Foi apenas em 1909 que uma amostra de boro com pureza da ordem de 99% foi obtida.
Da mesma maneira que o carbono puro vem em forma de diamante ou grafite, o boro surge em múltiplas formas – até 16 já foram reportadas. Mas a presença de impurezas, mesmo que em volume ínfimo, pode alterar a estrutura, e ao que parece o elemento conta com apenas três formas puras, disse Oganov.
Uma delas, conhecida como boro alfa, apresenta coloração vermelha escura mas transparente. O boro beta é preto e se parece com o carvão. Os cientistas até hoje não sabem ao certo qual dessas duas formas é a forma estável. (A probabilidade maior é de que seja o boro beta.) E terceira forma é a que foi descoberta mais recentemente.
As propriedades incomuns do boro derivam dos três elétrons em sua camada eletrônica externa. Para elementos semelhantes, como o alumínio, que fica na fileira de baixo da tabela periódica, os três elétrons externos são facilmente arrancáveis de sua órbita, e o elemento se comporta como metal. Mas o boro é menor e por isso o núcleo retém os elétrons com mais firmeza, o que o torna mais parecido a um isolante.
“O boro é um elemento verdadeiramente esquizofrênico”, disse Oganov. “Trata-se de um elemento de completa frustração. Não sabe o que deseja fazer. O desfecho é algo de horrivelmente complicado”.
Dois dos colaboradores para o estudo publicado pela Nature, Jiuhua Chen, da Universidade Internacional da Flórida, e Vladimir Solozhenko, do Conselho Nacional de Pesquisa Científica da França, produziram independentemente a nova fase do boro em experiências de alta temperatura e alta pressão conduzidas em 2004, mas ambos foram incapazes de deduzir exatamente o que haviam produzido.
Para descobrir, recorreram a Oganov, que empregou uma técnica de computação que codifica parâmetros de uma estrutura cristalina em uma sequência de dados. Começando por algumas estruturas cristalinas de teste, o programa calcula a energia necessária a preservar cada uma delas, e descarta as versões que não se agrupam confortavelmente.
Depois, como ocorre na evolução biológica, os parâmetros dos cristais são alterados (o equivalente a um processo de mutação) e porções da estrutura são transpostas (o equivalente da recombinação). Depois de gerações de cálculos, a resposta converge em forma estável.
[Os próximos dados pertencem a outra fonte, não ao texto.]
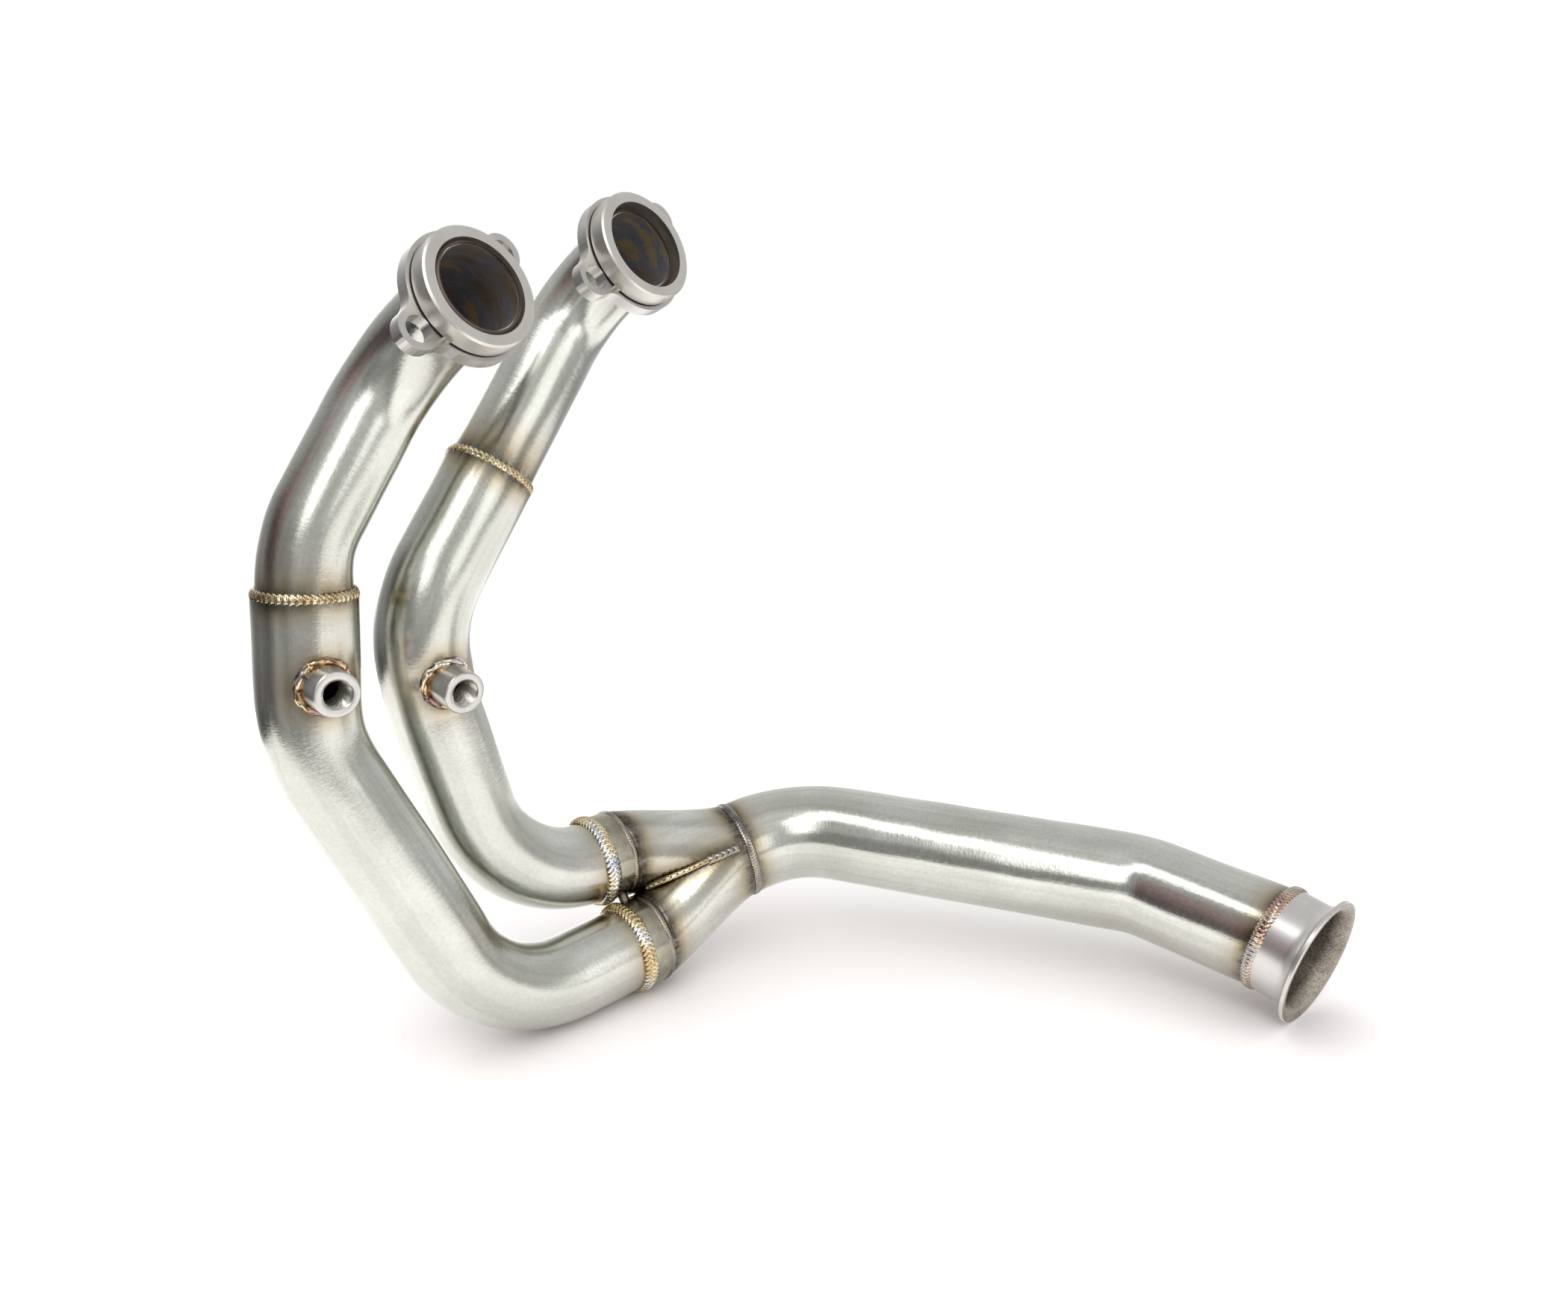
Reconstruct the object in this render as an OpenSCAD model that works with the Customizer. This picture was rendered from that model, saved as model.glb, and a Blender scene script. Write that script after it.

O algoritmo já havia revelado novas fases do sulfeto de ferro, carbonato de cálcio, enxofre e até mesmo uma forma supercondutora de oxigênio, posteriormente confirmada em experiência.
A forma recém-descoberta de boro é estável a pressões superelevadas -mais de 100 mil vezes a pressão atmosférica comum – e consiste de duas subestruturas. Uma é uma formas esférica de 12 átomos de boro. A outra tem forma de haltere e consiste de um par de átomos de boro. As duas subestruturas se combinam de maneira semelhante à do sal de cozinha (cloreto de sódio).
Quando a alta pressão é aliviada, o boro preserva sua nova configuração. Experiências subsequentes provaram que o material de fato possui as propriedades previstas pelo algoritmo. Ainda que o boro gama não seja tão duro quanto o diamante, resiste mais ao calor, o que pode torná-lo atraente para determinados usos industriais.